» What you will do
Output the lines that follow exactly as they are.

[START Raw records]

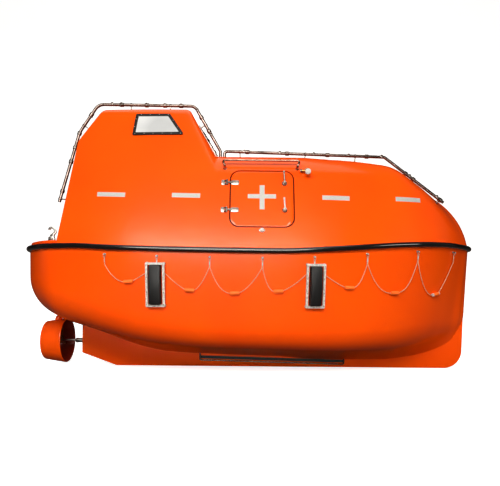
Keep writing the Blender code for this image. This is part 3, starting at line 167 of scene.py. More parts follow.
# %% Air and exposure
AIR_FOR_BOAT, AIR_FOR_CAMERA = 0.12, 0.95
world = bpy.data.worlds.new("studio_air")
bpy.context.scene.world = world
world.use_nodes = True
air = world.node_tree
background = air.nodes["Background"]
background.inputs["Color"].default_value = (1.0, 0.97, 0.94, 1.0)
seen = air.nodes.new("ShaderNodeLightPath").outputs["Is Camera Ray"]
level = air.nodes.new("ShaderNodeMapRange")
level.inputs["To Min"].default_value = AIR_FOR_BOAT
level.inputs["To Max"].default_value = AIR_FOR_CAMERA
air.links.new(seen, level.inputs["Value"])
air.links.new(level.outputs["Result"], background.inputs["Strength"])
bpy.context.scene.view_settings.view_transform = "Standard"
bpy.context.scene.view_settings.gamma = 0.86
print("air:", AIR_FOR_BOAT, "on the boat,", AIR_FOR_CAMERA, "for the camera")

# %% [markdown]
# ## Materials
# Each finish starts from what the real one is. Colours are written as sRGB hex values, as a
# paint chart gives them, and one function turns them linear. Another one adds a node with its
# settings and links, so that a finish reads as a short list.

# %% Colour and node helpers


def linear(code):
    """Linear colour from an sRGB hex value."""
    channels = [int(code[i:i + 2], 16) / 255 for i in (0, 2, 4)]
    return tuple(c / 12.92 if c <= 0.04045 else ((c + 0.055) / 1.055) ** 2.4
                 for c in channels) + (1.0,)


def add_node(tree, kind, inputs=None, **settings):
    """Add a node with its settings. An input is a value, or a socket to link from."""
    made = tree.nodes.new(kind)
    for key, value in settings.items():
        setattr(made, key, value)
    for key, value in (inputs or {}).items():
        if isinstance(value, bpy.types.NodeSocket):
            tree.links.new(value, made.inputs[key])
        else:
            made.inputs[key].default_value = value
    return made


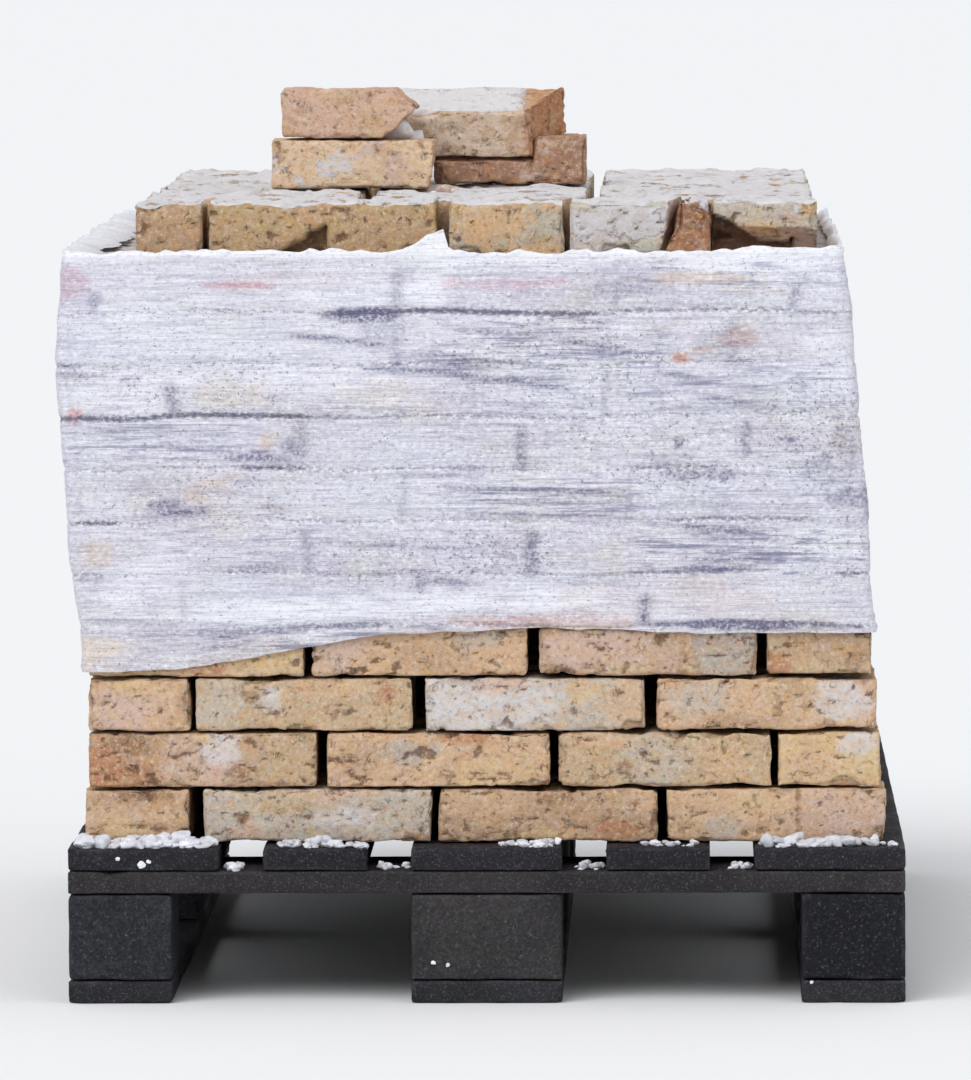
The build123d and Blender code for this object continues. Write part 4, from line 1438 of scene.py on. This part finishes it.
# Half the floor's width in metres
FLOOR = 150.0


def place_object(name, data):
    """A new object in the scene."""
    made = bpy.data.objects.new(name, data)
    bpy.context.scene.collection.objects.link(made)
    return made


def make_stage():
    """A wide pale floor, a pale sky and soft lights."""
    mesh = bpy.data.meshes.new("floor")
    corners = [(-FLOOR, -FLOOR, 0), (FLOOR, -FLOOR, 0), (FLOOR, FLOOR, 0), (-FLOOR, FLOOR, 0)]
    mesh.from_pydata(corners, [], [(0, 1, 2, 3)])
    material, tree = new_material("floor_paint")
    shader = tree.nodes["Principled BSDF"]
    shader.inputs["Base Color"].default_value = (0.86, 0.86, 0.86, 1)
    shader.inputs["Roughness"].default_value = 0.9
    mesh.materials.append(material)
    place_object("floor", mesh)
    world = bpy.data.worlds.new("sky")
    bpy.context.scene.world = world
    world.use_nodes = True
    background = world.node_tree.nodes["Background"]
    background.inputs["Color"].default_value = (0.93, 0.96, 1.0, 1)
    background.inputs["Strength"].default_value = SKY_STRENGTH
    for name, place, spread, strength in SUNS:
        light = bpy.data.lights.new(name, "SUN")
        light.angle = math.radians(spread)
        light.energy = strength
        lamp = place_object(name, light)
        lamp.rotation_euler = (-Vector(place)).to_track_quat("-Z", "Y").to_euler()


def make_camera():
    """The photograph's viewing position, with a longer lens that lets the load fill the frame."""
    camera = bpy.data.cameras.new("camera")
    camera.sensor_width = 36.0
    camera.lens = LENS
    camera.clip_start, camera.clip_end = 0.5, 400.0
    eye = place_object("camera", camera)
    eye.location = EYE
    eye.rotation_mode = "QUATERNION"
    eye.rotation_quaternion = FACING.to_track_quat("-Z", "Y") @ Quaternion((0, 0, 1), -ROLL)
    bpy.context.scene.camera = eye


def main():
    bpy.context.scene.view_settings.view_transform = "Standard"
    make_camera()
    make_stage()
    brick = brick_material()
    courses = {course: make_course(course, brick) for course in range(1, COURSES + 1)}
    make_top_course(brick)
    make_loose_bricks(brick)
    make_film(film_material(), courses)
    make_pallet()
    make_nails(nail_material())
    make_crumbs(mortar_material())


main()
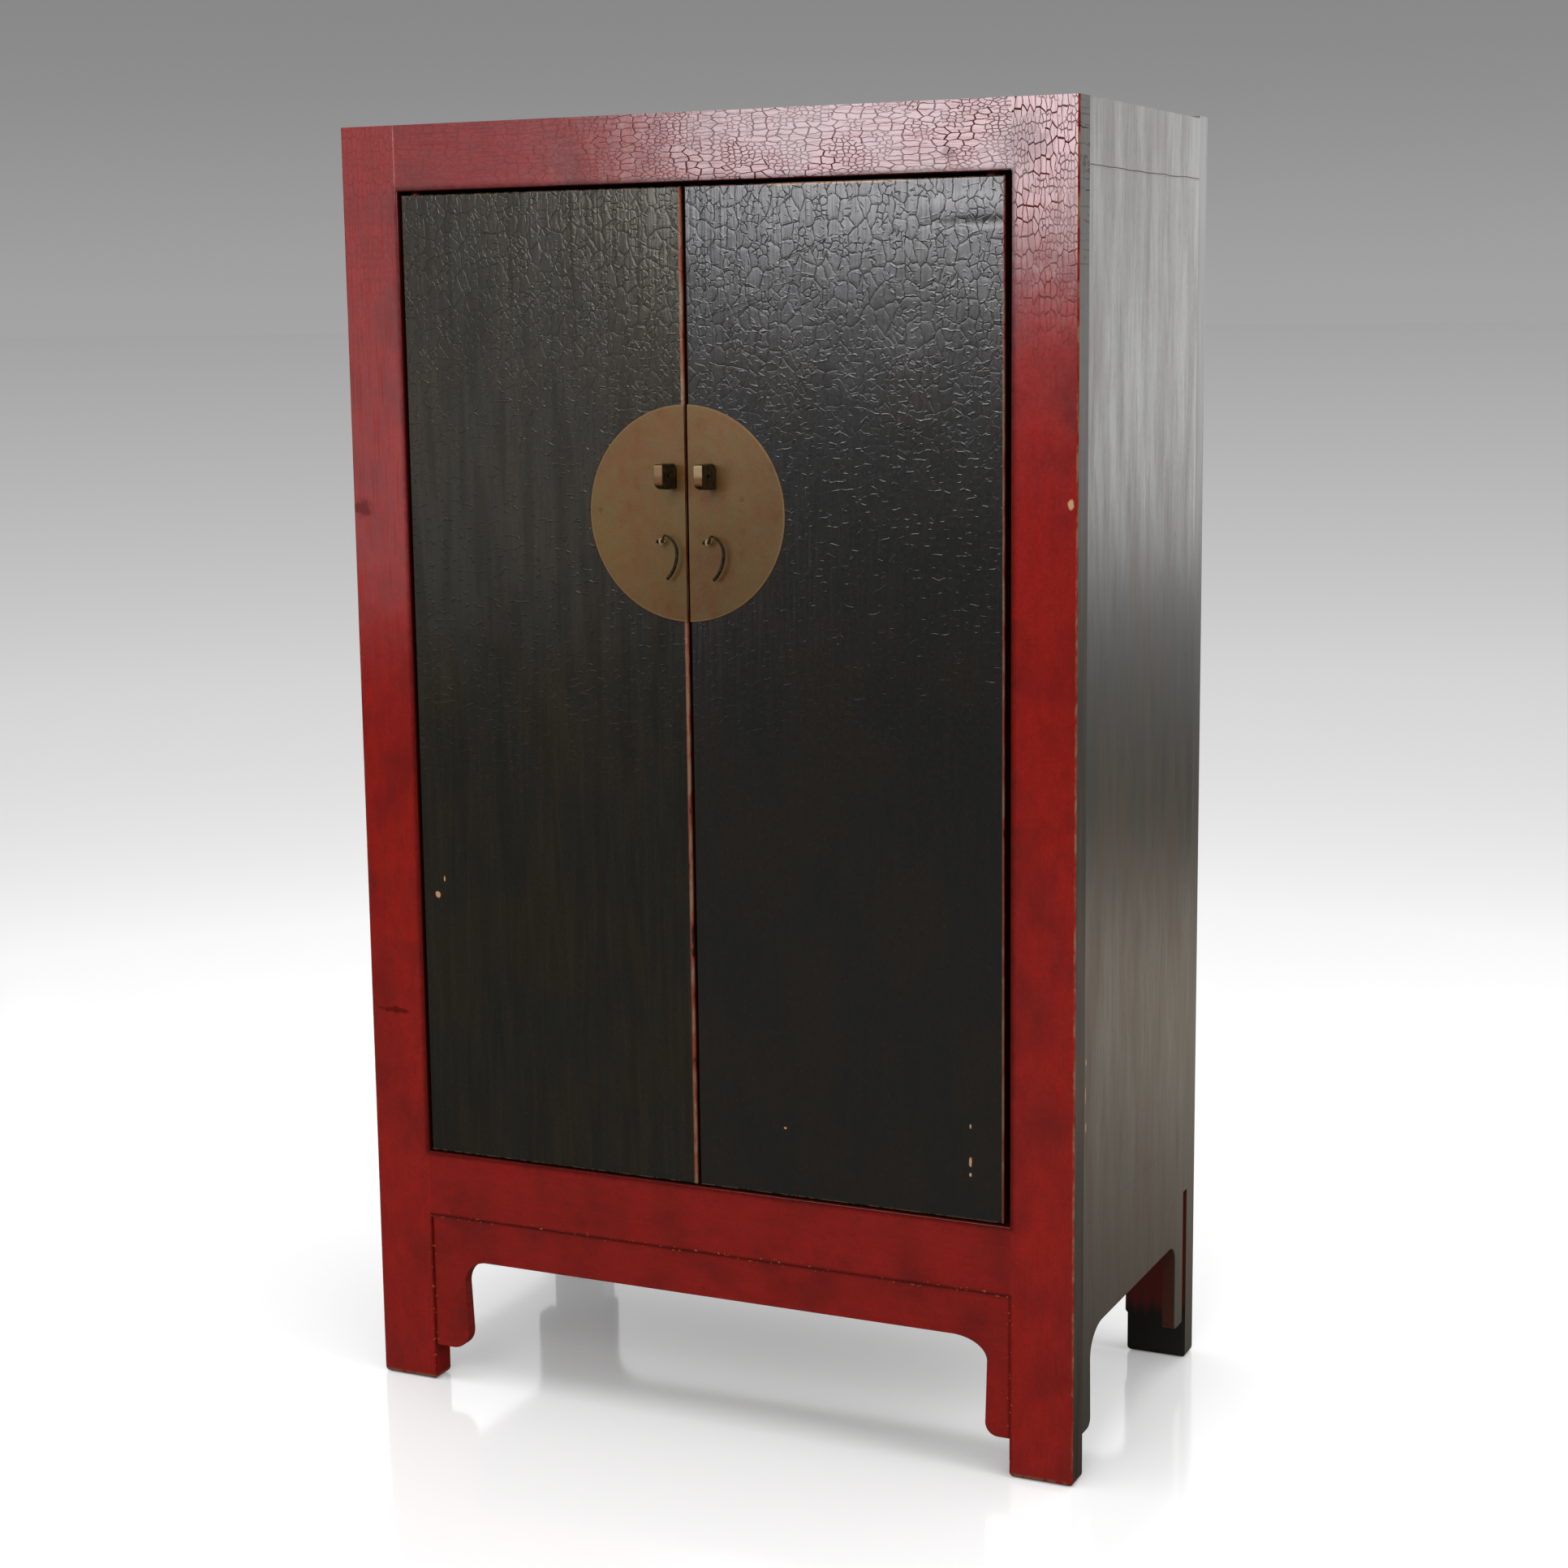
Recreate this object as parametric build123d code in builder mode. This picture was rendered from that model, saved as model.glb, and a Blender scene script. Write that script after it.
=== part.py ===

[END Raw records]

» Answer for the task
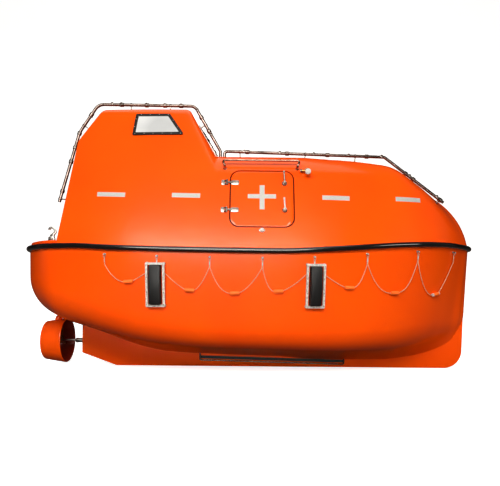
Keep writing the Blender code for this image. This is part 3, starting at line 167 of scene.py. More parts follow.
# %% Air and exposure
AIR_FOR_BOAT, AIR_FOR_CAMERA = 0.12, 0.95
world = bpy.data.worlds.new("studio_air")
bpy.context.scene.world = world
world.use_nodes = True
air = world.node_tree
background = air.nodes["Background"]
background.inputs["Color"].default_value = (1.0, 0.97, 0.94, 1.0)
seen = air.nodes.new("ShaderNodeLightPath").outputs["Is Camera Ray"]
level = air.nodes.new("ShaderNodeMapRange")
level.inputs["To Min"].default_value = AIR_FOR_BOAT
level.inputs["To Max"].default_value = AIR_FOR_CAMERA
air.links.new(seen, level.inputs["Value"])
air.links.new(level.outputs["Result"], background.inputs["Strength"])
bpy.context.scene.view_settings.view_transform = "Standard"
bpy.context.scene.view_settings.gamma = 0.86
print("air:", AIR_FOR_BOAT, "on the boat,", AIR_FOR_CAMERA, "for the camera")

# %% [markdown]
# ## Materials
# Each finish starts from what the real one is. Colours are written as sRGB hex values, as a
# paint chart gives them, and one function turns them linear. Another one adds a node with its
# settings and links, so that a finish reads as a short list.

# %% Colour and node helpers


def linear(code):
    """Linear colour from an sRGB hex value."""
    channels = [int(code[i:i + 2], 16) / 255 for i in (0, 2, 4)]
    return tuple(c / 12.92 if c <= 0.04045 else ((c + 0.055) / 1.055) ** 2.4
                 for c in channels) + (1.0,)


def add_node(tree, kind, inputs=None, **settings):
    """Add a node with its settings. An input is a value, or a socket to link from."""
    made = tree.nodes.new(kind)
    for key, value in settings.items():
        setattr(made, key, value)
    for key, value in (inputs or {}).items():
        if isinstance(value, bpy.types.NodeSocket):
            tree.links.new(value, made.inputs[key])
        else:
            made.inputs[key].default_value = value
    return made


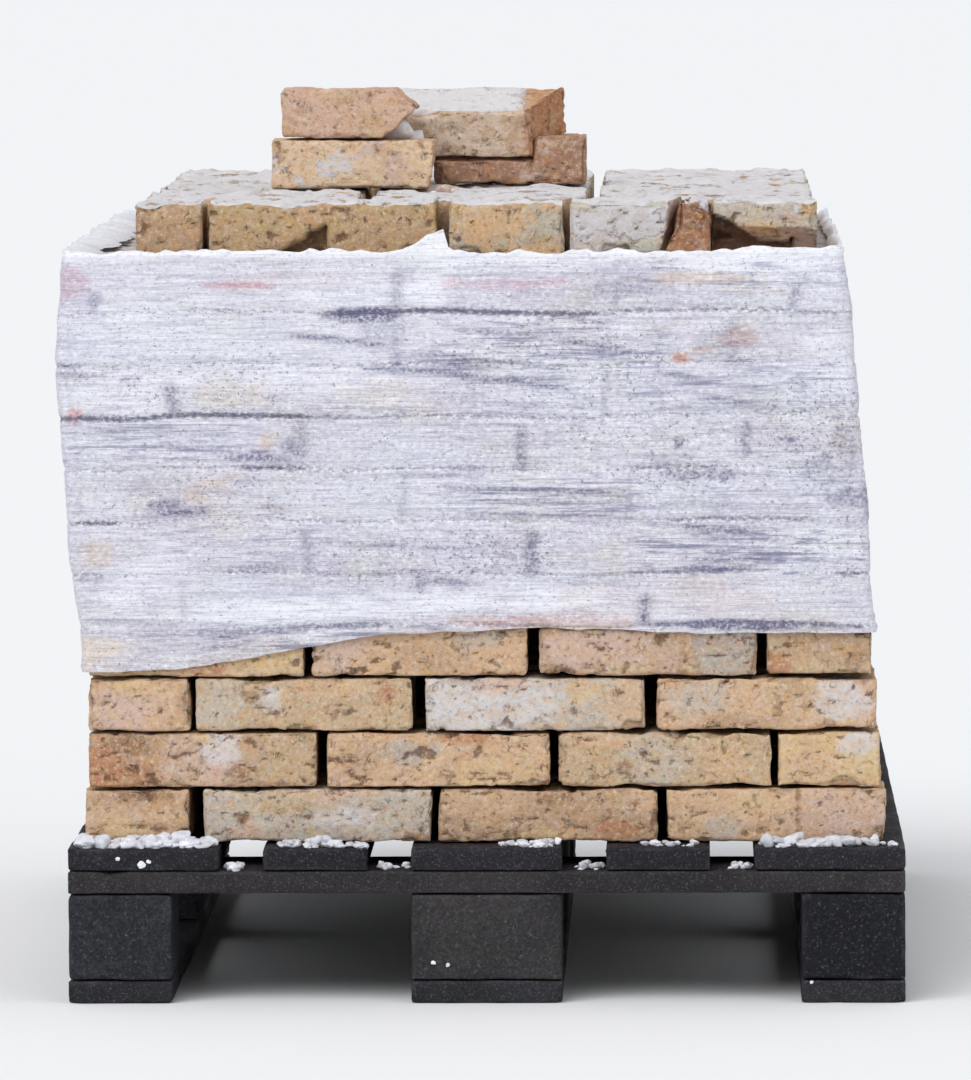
The build123d and Blender code for this object continues. Write part 4, from line 1438 of scene.py on. This part finishes it.
# Half the floor's width in metres
FLOOR = 150.0


def place_object(name, data):
    """A new object in the scene."""
    made = bpy.data.objects.new(name, data)
    bpy.context.scene.collection.objects.link(made)
    return made


def make_stage():
    """A wide pale floor, a pale sky and soft lights."""
    mesh = bpy.data.meshes.new("floor")
    corners = [(-FLOOR, -FLOOR, 0), (FLOOR, -FLOOR, 0), (FLOOR, FLOOR, 0), (-FLOOR, FLOOR, 0)]
    mesh.from_pydata(corners, [], [(0, 1, 2, 3)])
    material, tree = new_material("floor_paint")
    shader = tree.nodes["Principled BSDF"]
    shader.inputs["Base Color"].default_value = (0.86, 0.86, 0.86, 1)
    shader.inputs["Roughness"].default_value = 0.9
    mesh.materials.append(material)
    place_object("floor", mesh)
    world = bpy.data.worlds.new("sky")
    bpy.context.scene.world = world
    world.use_nodes = True
    background = world.node_tree.nodes["Background"]
    background.inputs["Color"].default_value = (0.93, 0.96, 1.0, 1)
    background.inputs["Strength"].default_value = SKY_STRENGTH
    for name, place, spread, strength in SUNS:
        light = bpy.data.lights.new(name, "SUN")
        light.angle = math.radians(spread)
        light.energy = strength
        lamp = place_object(name, light)
        lamp.rotation_euler = (-Vector(place)).to_track_quat("-Z", "Y").to_euler()


def make_camera():
    """The photograph's viewing position, with a longer lens that lets the load fill the frame."""
    camera = bpy.data.cameras.new("camera")
    camera.sensor_width = 36.0
    camera.lens = LENS
    camera.clip_start, camera.clip_end = 0.5, 400.0
    eye = place_object("camera", camera)
    eye.location = EYE
    eye.rotation_mode = "QUATERNION"
    eye.rotation_quaternion = FACING.to_track_quat("-Z", "Y") @ Quaternion((0, 0, 1), -ROLL)
    bpy.context.scene.camera = eye


def main():
    bpy.context.scene.view_settings.view_transform = "Standard"
    make_camera()
    make_stage()
    brick = brick_material()
    courses = {course: make_course(course, brick) for course in range(1, COURSES + 1)}
    make_top_course(brick)
    make_loose_bricks(brick)
    make_film(film_material(), courses)
    make_pallet()
    make_nails(nail_material())
    make_crumbs(mortar_material())


main()
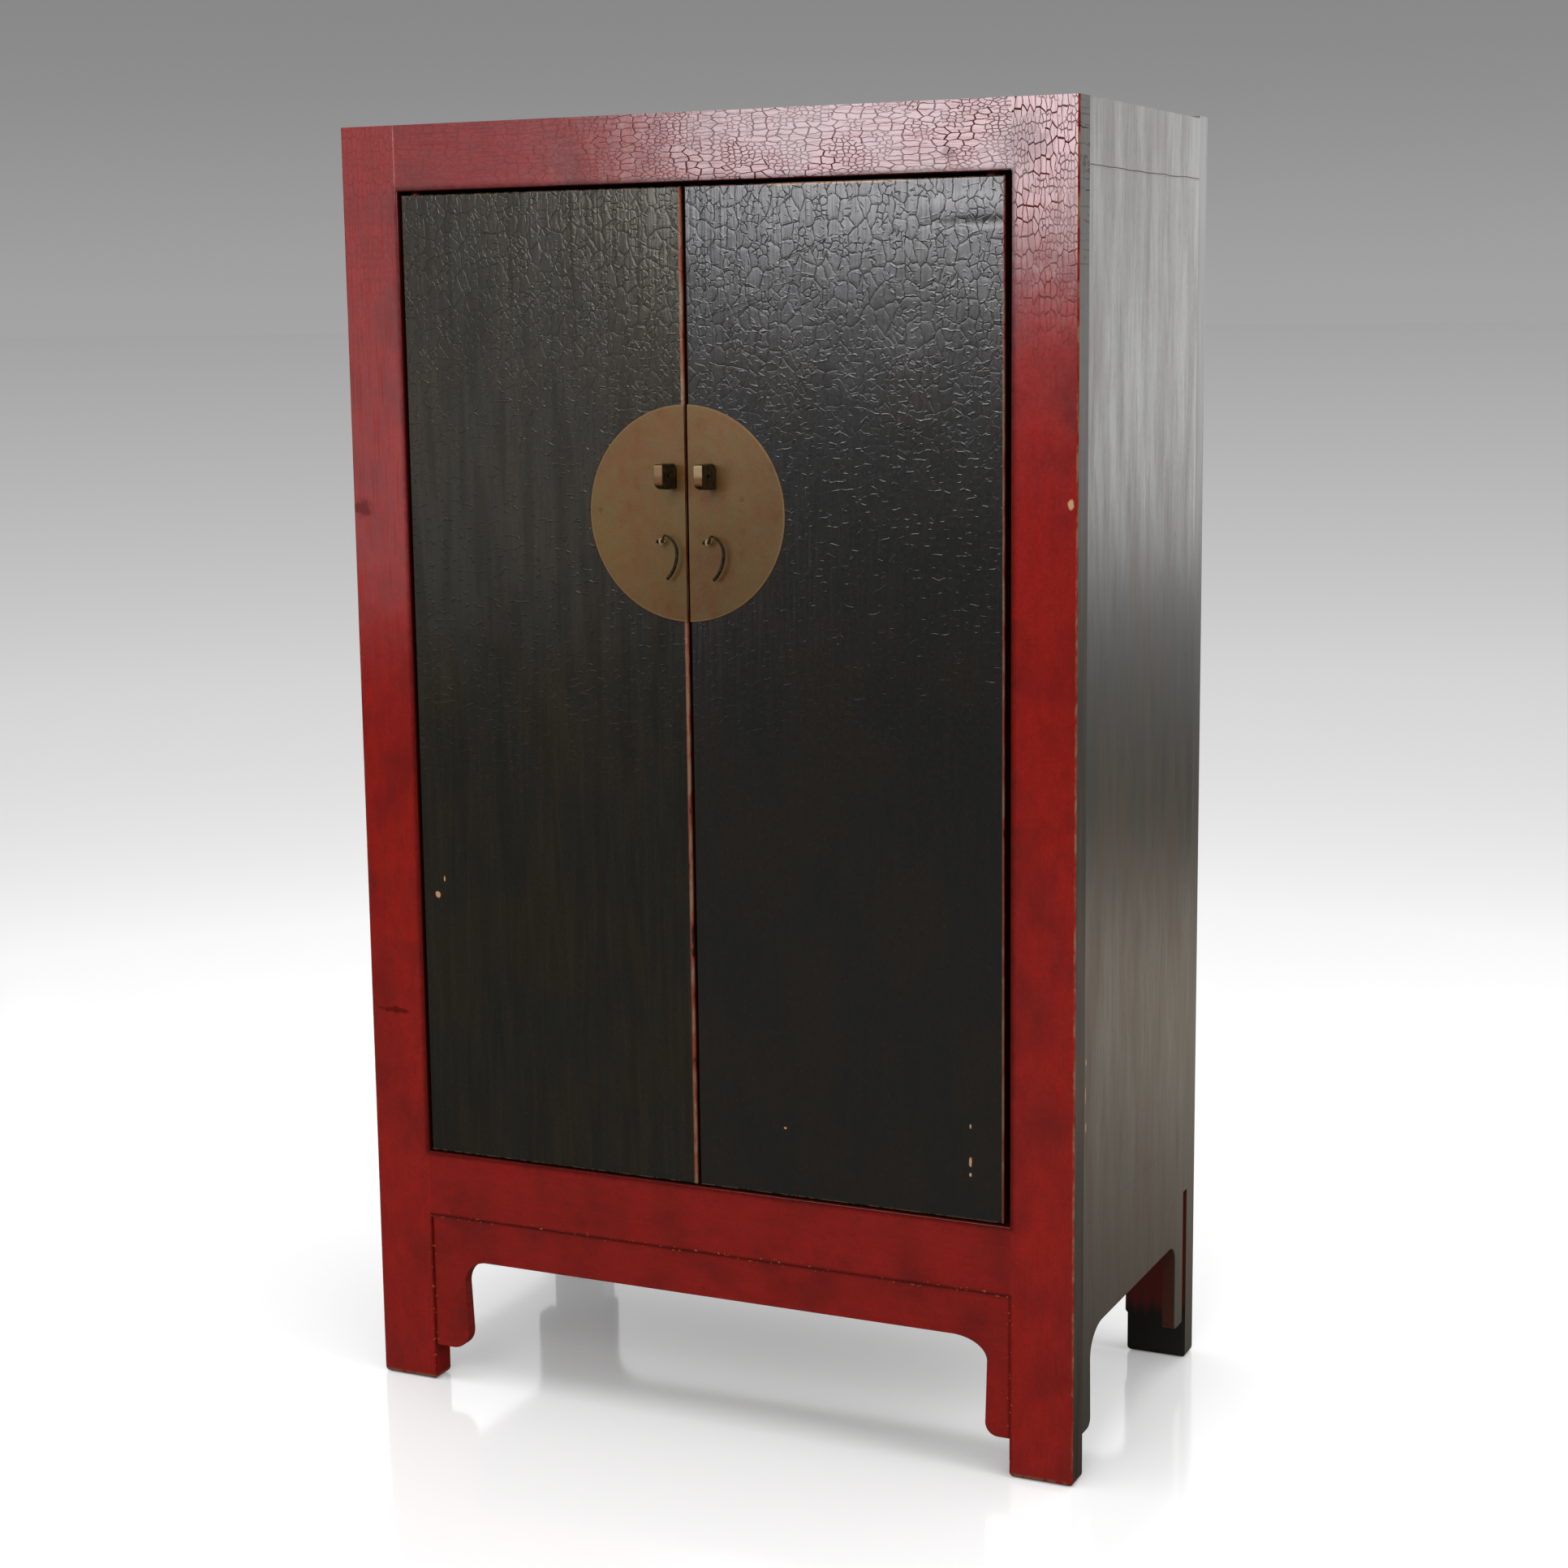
Recreate this object as parametric build123d code in builder mode. This picture was rendered from that model, saved as model.glb, and a Blender scene script. Write that script after it.
=== part.py ===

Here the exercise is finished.